Volvo Focuses on Content and Connection with Its ‘Family Car’ Docuseries

Americans have long been known for loving cars. And Volvo owners are especially known for loving their vehicles, as evidenced by the myriad passionate owner groups, one of which even publishes a bimonthly magazine.

“There’s something very special about Volvo owners, and there’s some kind of connectivity between all of them,” says Janique Helson, Head of Brand Marketing, Content & Creative Services at Volvo Car USA. “Every time someone tells a Volvo story, it’s usually very soulful and beautiful, and it’s usually about their family and things that happen within the car and their family. And I felt like we had to start telling these stories.”

So when the Swedish automobile company was deciding how to celebrate its 70th anniversary in the U.S. market, Helson homed in on the bond between Volvo owners and their cars with “The Family Car: An American Love Story.”

A collaboration with Amazon Ads Brand Innovation Lab, the four-episode weekly docuseries debuted Nov. 7 on Fire TV, Amazon.com and YouTube. In each episode, a Volvo owner shares the importance of the brand’s vehicles in their family life. The first episode features photographer Gus Powell, whose works include a limited-edition book titled “Family Car Trouble”; in the second, musician Jahphet Landis discusses how his Volvo transported him and his family from Los Angeles to Miami in the wake of the L.A. wildfires. A feature-length film that will include all four episodes will begin streaming on Amazon video on Dec. 12.

Volvo’s new documentary series, “The Family Car: An American Love Story”, highlights the power of connection through stories of real Volvo owners.

An Emphasis on Premium Content and Casting

There’s no mention of mileage, towing capacity or other vehicle features in the episodes. “We were not going out to make ads,” Helson says. “We were going out to make content.” The participation of high-caliber talent such as Emmy-winning director Chris Wilcha and “Severance” star Adam Scott — a Volvo owner spotlighted in the fourth episode and the narrator of the streaming feature — underscores that intent.

So does the choice of Amazon as a partner. “Amazon is absolutely one of the venues you go to to see premium content,” Helson says. The conglomerate’s reach was another reason Volvo chose to work with them: “I mean, there’s not a person I know who doesn’t have a Prime account,” says Helson. Amazon is promoting the series through its paid and social channels, and the talent are spotlighting it on their social feeds as well.

As with most other premium content, casting was crucial. The people featured “had to have had an authentic Volvo story. It couldn’t have just been ‘I had a Volvo’ or ‘My parents had a Volvo.’ They actually had to have a really authentic Volvo story that they were willing to tell,” Helson explains.

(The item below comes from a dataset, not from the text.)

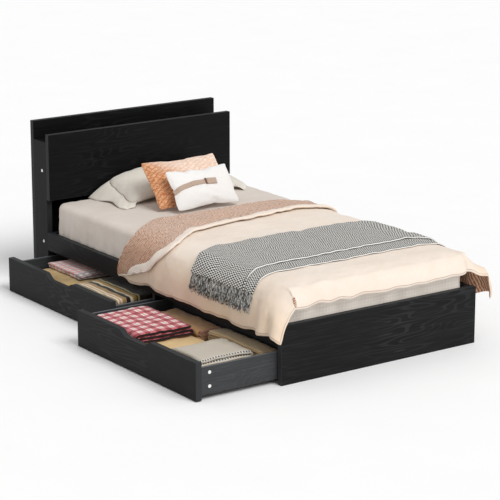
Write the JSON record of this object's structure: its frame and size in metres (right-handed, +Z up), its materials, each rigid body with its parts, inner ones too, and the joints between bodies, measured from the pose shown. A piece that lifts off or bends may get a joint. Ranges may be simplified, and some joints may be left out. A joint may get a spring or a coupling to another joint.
{
  "type": "platform bed with storage drawers",
  "caption": "Low twin platform bed with a trough headboard, drawers that roll out of its left side, a mattress and made-up bedding.",
  "frame": {"origin": "on the floor at the middle of the bed, at the centre of the middle leg's foot", "axes": "+X to the sleeper's right seen from the foot, +Y towards the headboard, +Z up; the drawers open towards -X"},
  "size_m": [1.5437, 2.117, 0.792],
  "materials": {
    "black_oak": "satin oak-grain laminate",
    "drawer_board": "satin oak-grain laminate",
    "pine": "planed",
    "white_plastic": "matte",
    "black_plastic": "matte",
    "zinc_steel": "zinc plated",
    "mattress_ticking": "tufted knit",
    "greige_cotton": "soft cotton",
    "cream_quilt": "soft cotton",
    "houndstooth": "woven wool",
    "pale_linen": "washed linen",
    "peach_crinkle": "crinkled",
    "white_cotton": "cotton",
    "beige_strap": "woven strap",
    "tan_cotton": "woven",
    "brown_cotton": "woven",
    "red_plaid": "brushed cotton",
    "cream_knit": "knitted",
    "burlap": "burlap weave",
    "small_plaid": "brushed cotton",
    "striped_towel": "woven stripes"
  },
  "bodies": {
    "root": {"footboard": "black_oak", "left_rail": "black_oak", "right_side_panel": "black_oak", "drawer_divider": "black_oak", "head_cross_rail": "black_oak", "headboard_back_panel": "black_oak", "headboard_front_panel": "black_oak", "headboard_left_side": "black_oak", "headboard_right_side": "black_oak", "headboard_centre_panel": "black_oak", "headboard_shelf": "black_oak", "centre_beam": "pine", "centre_legs": "pine", "slats": "pine", "slat_cleat_left": "pine", "slat_cleat_right": "pine", "frame_cam_covers": "white_plastic", "corner_brackets": "zinc_steel", "bracket_screws": "zinc_steel", "mattress": "mattress_ticking", "fitted_sheet": "greige_cotton", "duvet": "cream_quilt", "throw_blanket": "houndstooth", "sleeping_pillow": "pale_linen", "peach_cushion": "peach_crinkle", "lumbar_pillow": "white_cotton", "lumbar_strap": "beige_strap"},
    "near_drawer": {"near_drawer_front": "black_oak", "near_drawer_foot_side": "drawer_board", "near_drawer_head_side": "drawer_board", "near_drawer_back": "drawer_board", "near_drawer_bottom": "drawer_board", "near_drawer_cam_covers": "white_plastic", "near_caster_brackets": "zinc_steel", "near_caster_axles": "zinc_steel", "near_tan_cloth": "tan_cotton", "near_red_plaid_cloth": "red_plaid", "near_cream_knit_cloth": "cream_knit", "near_fringed_tan_cloth": "brown_cotton", "near_striped_tan_cloth": "tan_cotton"},
    "near_wheel_front_foot": {"near_wheel_front_foot": "black_plastic"},
    "near_wheel_front_head": {"near_wheel_front_head": "black_plastic"},
    "near_wheel_back_foot": {"near_wheel_back_foot": "black_plastic"},
    "near_wheel_back_head": {"near_wheel_back_head": "black_plastic"},
    "far_drawer": {"far_drawer_front": "black_oak", "far_drawer_foot_side": "drawer_board", "far_drawer_head_side": "drawer_board", "far_drawer_back": "drawer_board", "far_drawer_bottom": "drawer_board", "far_drawer_cam_covers": "white_plastic", "far_caster_brackets": "zinc_steel", "far_caster_axles": "zinc_steel", "far_burlap_cloth": "burlap", "far_small_plaid_cloth": "small_plaid", "far_striped_towels": "striped_towel"},
    "far_wheel_front_foot": {"far_wheel_front_foot": "black_plastic"},
    "far_wheel_front_head": {"far_wheel_front_head": "black_plastic"},
    "far_wheel_back_foot": {"far_wheel_back_foot": "black_plastic"},
    "far_wheel_back_head": {"far_wheel_back_head": "black_plastic"}
  },
  "joints": [
    {"name": "near_drawer_slide", "type": "slide", "parent": "root", "child": "near_drawer", "axis": [-1, 0, 0], "range_m": [-0.4057, 0.0743]},
    {"name": "near_wheel_front_foot_roll", "type": "hinge", "parent": "near_drawer", "child": "near_wheel_front_foot", "pos_m": [-0.8757, -0.8875, 0.013], "axis": [0, -1, 0], "range_deg": [-1790, 330]},
    {"name": "near_wheel_front_head_roll", "type": "hinge", "parent": "near_drawer", "child": "near_wheel_front_head", "pos_m": [-0.8757, -0.19, 0.013], "axis": [0, -1, 0], "range_deg": [-1790, 330]},
    {"name": "near_wheel_back_foot_roll", "type": "hinge", "parent": "near_drawer", "child": "near_wheel_back_foot", "pos_m": [-0.4857, -0.8875, 0.013], "axis": [0, -1, 0], "range_deg": [-1790, 330]},
    {"name": "near_wheel_back_head_roll", "type": "hinge", "parent": "near_drawer", "child": "near_wheel_back_head", "pos_m": [-0.4857, -0.19, 0.013], "axis": [0, -1, 0], "range_deg": [-1790, 330]},
    {"name": "far_drawer_slide", "type": "slide", "parent": "root", "child": "far_drawer", "axis": [-1, 0, 0], "range_m": [-0.2197, 0.2603]},
    {"name": "far_wheel_front_foot_roll", "type": "hinge", "parent": "far_drawer", "child": "far_wheel_front_foot", "pos_m": [-0.6897, 0.074, 0.013], "axis": [0, -1, 0], "range_deg": [-970, 1150]},
    {"name": "far_wheel_front_head_roll", "type": "hinge", "parent": "far_drawer", "child": "far_wheel_front_head", "pos_m": [-0.6897, 0.7715, 0.013], "axis": [0, -1, 0], "range_deg": [-970, 1150]},
    {"name": "far_wheel_back_foot_roll", "type": "hinge", "parent": "far_drawer", "child": "far_wheel_back_foot", "pos_m": [-0.2997, 0.074, 0.013], "axis": [0, -1, 0], "range_deg": [-970, 1150]},
    {"name": "far_wheel_back_head_roll", "type": "hinge", "parent": "far_drawer", "child": "far_wheel_back_head", "pos_m": [-0.2997, 0.7715, 0.013], "axis": [0, -1, 0], "range_deg": [-970, 1150]}
  ],
  "couplings": [
    {"joint": "near_wheel_front_foot_roll", "follows": "near_drawer_slide", "rad_per_m": 76.923},
    {"joint": "near_wheel_front_head_roll", "follows": "near_drawer_slide", "rad_per_m": 76.923},
    {"joint": "near_wheel_back_foot_roll", "follows": "near_drawer_slide", "rad_per_m": 76.923},
    {"joint": "near_wheel_back_head_roll", "follows": "near_drawer_slide", "rad_per_m": 76.923},
    {"joint": "far_wheel_front_foot_roll", "follows": "far_drawer_slide", "rad_per_m": 76.923},
    {"joint": "far_wheel_front_head_roll", "follows": "far_drawer_slide", "rad_per_m": 76.923},
    {"joint": "far_wheel_back_foot_roll", "follows": "far_drawer_slide", "rad_per_m": 76.923},
    {"joint": "far_wheel_back_head_roll", "follows": "far_drawer_slide", "rad_per_m": 76.923}
  ]
}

Geographic and individual diversity was important too. “Most of [the participants] brought in their families as well, which is really important to us because it is the family car,” she adds.

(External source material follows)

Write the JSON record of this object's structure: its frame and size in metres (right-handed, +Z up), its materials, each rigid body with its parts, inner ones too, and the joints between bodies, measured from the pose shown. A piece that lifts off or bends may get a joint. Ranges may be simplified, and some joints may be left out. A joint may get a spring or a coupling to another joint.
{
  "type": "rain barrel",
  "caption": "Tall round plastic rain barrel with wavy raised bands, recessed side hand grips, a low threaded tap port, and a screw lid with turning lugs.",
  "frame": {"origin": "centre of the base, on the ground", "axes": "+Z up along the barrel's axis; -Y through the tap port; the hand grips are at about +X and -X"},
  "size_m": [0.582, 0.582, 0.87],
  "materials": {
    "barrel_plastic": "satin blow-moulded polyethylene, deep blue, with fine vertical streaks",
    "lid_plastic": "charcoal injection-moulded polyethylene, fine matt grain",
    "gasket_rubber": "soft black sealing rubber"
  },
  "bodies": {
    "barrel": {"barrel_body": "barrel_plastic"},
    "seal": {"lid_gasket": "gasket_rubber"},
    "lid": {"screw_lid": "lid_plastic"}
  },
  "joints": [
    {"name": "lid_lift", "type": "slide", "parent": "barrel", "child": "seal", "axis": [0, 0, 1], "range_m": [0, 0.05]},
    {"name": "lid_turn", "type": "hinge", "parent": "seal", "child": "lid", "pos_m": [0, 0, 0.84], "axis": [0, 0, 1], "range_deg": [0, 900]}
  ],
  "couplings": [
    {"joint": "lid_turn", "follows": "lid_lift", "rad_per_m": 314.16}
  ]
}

Leaving the Predictability of Automotive Advertising Behind

Brand awareness and bringing new consumers into the Volvo family are the campaign’s key goals. “We have to start to show Volvo in a way that just feels very current and very much part of culture, which we are,” Helson says. “We really wanted to open the aperture to show that Volvo has always been in culture, to bring that to the forefront to make sure people know we stand for something.”

With this content-driven approach, Helson hopes to celebrate the human connection in a way that advertising typically doesn’t allow: “In advertising you’re just telling people what to think and my objective with this was really to not just for people to listen, but I wanted them to experience something.”

Helson is quick to add that Volvo isn’t abandoning advertising; traditional approaches are necessary for communicating the benefits and features that help close a sale. But initiatives like “The Family Car” “get people curious about your brand and get them to feel something in your brand,” she says. “I think that strong brands with something strong to say that really stand for something should be in a place where you actually want to watch them say it.”

And because Volvo is, in Helson’s words, a “soulful” brand, it has the ability “to do something that leaves the predictability of automotive advertising a little bit behind,” she says. “We have to try something new because the rest of it is so crowded. I don’t know if all brands can do this, but we can.”